### Exercise material
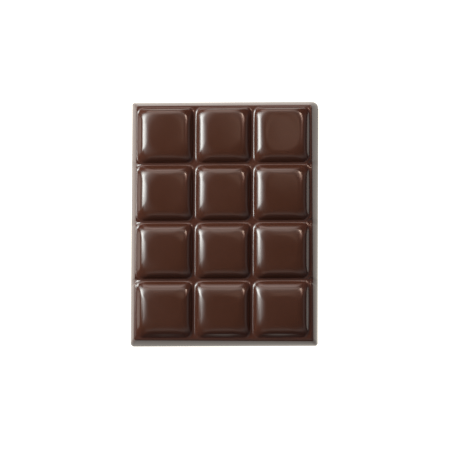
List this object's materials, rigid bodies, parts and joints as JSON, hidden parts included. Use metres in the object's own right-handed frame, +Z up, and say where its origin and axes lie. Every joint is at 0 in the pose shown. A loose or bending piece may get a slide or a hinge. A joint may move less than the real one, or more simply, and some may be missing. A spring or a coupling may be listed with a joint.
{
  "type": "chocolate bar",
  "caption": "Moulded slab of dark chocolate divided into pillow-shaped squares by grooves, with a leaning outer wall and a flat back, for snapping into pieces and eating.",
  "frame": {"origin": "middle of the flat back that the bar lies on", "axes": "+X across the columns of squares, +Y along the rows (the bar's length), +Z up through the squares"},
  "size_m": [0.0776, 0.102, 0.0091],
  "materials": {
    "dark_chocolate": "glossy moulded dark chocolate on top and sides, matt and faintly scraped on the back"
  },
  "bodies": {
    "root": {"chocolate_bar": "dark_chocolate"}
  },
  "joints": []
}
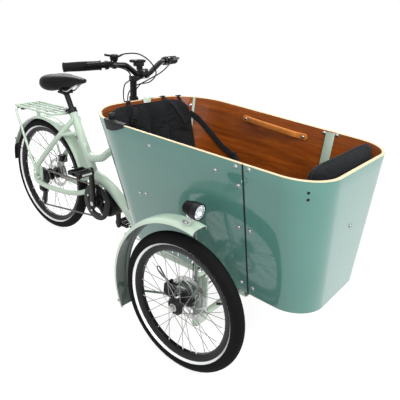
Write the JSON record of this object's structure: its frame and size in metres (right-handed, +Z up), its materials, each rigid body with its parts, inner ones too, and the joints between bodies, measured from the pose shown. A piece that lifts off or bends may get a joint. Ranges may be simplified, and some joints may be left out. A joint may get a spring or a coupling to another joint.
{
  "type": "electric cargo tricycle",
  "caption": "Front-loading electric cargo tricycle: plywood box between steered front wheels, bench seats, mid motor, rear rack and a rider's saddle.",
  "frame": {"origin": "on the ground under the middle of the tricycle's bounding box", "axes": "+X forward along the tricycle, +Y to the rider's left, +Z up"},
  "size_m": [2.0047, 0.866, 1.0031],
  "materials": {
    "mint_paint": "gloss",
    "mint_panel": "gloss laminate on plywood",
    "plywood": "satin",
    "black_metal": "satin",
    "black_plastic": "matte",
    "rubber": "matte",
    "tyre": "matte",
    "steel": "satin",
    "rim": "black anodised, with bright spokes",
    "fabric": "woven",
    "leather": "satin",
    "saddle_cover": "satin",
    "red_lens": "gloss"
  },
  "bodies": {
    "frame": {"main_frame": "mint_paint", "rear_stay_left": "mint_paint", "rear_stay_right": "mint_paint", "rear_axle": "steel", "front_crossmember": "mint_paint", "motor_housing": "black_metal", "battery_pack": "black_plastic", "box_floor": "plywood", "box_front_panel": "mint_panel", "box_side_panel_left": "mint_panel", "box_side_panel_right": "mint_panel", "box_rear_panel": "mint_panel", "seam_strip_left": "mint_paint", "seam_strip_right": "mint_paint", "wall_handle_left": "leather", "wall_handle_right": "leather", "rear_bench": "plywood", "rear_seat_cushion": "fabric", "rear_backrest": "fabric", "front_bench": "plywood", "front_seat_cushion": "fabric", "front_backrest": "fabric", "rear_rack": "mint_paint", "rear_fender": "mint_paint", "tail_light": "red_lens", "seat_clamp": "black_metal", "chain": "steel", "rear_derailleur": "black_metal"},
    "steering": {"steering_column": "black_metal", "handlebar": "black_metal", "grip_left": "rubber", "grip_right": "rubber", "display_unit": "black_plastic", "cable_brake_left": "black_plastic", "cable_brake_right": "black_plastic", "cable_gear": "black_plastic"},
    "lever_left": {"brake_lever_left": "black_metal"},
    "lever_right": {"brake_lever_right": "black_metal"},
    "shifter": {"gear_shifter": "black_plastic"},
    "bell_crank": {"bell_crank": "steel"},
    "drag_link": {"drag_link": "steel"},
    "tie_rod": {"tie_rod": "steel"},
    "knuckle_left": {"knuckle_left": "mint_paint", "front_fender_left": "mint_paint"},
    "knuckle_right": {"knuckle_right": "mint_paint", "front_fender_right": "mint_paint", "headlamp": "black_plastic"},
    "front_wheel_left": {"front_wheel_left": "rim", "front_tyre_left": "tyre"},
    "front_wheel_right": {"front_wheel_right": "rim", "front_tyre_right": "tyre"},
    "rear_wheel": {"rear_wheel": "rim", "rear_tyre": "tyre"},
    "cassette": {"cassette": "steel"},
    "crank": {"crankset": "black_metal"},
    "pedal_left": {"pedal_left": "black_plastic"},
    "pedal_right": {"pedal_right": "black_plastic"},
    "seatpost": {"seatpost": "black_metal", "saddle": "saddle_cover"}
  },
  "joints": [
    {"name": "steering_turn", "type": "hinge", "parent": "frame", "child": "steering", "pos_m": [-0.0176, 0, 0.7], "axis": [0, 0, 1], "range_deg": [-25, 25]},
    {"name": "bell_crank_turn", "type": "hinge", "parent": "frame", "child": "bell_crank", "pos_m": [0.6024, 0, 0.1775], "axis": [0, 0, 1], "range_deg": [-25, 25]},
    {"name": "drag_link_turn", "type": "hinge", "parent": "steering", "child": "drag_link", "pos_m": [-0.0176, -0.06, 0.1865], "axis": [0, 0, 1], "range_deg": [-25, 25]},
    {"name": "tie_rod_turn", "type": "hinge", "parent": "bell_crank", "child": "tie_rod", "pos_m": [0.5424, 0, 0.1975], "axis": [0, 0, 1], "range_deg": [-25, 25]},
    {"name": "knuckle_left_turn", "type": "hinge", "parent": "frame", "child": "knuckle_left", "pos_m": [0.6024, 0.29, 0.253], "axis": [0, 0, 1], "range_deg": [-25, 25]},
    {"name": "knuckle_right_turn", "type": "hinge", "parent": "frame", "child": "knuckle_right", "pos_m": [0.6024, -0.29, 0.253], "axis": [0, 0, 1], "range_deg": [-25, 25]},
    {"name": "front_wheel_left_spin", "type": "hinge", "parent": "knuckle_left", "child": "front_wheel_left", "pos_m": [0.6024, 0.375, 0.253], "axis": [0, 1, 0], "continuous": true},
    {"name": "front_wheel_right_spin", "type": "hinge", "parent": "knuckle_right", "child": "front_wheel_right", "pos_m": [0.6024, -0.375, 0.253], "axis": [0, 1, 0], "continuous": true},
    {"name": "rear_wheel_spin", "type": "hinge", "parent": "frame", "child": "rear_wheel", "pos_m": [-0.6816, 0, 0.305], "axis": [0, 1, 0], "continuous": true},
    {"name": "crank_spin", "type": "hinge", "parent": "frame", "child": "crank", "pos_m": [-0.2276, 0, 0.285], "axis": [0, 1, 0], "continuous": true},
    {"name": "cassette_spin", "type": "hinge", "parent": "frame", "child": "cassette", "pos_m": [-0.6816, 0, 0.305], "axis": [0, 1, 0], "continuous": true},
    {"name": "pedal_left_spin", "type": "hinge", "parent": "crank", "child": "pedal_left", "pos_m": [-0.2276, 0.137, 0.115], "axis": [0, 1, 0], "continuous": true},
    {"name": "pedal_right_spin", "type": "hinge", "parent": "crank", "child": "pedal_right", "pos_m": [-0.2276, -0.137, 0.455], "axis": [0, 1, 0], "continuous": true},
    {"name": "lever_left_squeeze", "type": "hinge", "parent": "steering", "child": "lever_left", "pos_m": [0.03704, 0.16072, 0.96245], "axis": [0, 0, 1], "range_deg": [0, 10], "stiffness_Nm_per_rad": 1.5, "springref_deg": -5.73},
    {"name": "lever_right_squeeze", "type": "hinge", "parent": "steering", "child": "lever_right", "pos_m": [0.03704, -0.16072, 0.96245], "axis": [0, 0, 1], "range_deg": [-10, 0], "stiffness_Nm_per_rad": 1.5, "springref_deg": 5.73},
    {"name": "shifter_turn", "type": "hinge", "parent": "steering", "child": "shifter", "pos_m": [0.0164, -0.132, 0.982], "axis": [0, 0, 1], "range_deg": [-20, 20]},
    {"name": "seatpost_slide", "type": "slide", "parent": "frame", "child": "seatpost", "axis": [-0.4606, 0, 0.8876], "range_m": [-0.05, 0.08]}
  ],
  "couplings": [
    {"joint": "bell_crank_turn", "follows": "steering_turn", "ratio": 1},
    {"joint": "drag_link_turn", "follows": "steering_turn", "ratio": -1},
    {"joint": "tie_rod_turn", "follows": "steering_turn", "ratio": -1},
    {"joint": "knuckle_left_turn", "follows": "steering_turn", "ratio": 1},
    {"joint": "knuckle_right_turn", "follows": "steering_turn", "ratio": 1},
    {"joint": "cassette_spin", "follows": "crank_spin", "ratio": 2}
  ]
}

### Request
Filter the records down to the lines that contain the string "handed", and copy those lines.

### Correct answer
List this object's materials, rigid bodies, parts and joints as JSON, hidden parts included. Use metres in the object's own right-handed frame, +Z up, and say where its origin and axes lie. Every joint is at 0 in the pose shown. A loose or bending piece may get a slide or a hinge. A joint may move less than the real one, or more simply, and some may be missing. A spring or a coupling may be listed with a joint.
Write the JSON record of this object's structure: its frame and size in metres (right-handed, +Z up), its materials, each rigid body with its parts, inner ones too, and the joints between bodies, measured from the pose shown. A piece that lifts off or bends may get a joint. Ranges may be simplified, and some joints may be left out. A joint may get a spring or a coupling to another joint.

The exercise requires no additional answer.